Ce que démontre avant tout ce pèlerinage profane en forme de « road movie » à la recherche de lieux de mémoire auquel nous convie cette cinéaste engagée, c’est à quel point le départ de Juifs du Maroc n’allait pas de soi. Ils ont abandonné un pays où ils étaient à l’évidence chez eux, en grande partie à cause d’un lobbying acharné de l’agence juive au profit d’Israël. Ce qui suscite peut-être des regrets chez ceux qui ont émigré, mais surtout une incompréhension du côté marocain. On est frappé par le sentiment de « gâchis historique » qu’évoquent nombre de Musulmans interrogés qui affirment sans ambages quelle perte a représenté pour le Maroc la disparition de la composante juive de sa société présente depuis des siècles et des siècles.
Une perte, nous rappelle une importante exposition qui vient de commencer à l’Institut du monde arabe (IMA, à Paris), qui ne concerne pas que le Maroc même si c’est là qu’elle a peut-être été le plus ressentie. « Juifs d’Orient, une histoire plurimillénaire », une véritable première à l’échelle internationale, permettra en effet jusqu’en mars 2022 de venir constater que pendant très longtemps « Juifs et Arabes n’étaient pas des étrangers mais du même monde », comme le dit Benjamin Stora, le commissaire de la très riche exposition inaugurée le lundi 22 novembre par le président Emmanuel Macron.

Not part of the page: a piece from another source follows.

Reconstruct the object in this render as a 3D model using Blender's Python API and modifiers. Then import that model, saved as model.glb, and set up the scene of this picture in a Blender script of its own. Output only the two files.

Une occasion de comprendre, en regardant des centaines d’œuvres venues du monde entier (tableaux, fresques, costumes, objets de tout sortes) et des textes souvent rares comme celui annoté de la main de Maïmonide au XIIe siècle, ainsi que des photos et des films, qu’il est non seulement réducteur mais en outre totalement erroné de considérer que l’histoire des rapports et du compagnonnage entre les deux communautés, commencé au sixième siècle avant l’ère chrétienne, serait uniquement celle du conflit israélo-palestinien. Une leçon d’histoire bienvenue en nos temps troublés, alors que triomphent les analyses à courte vue.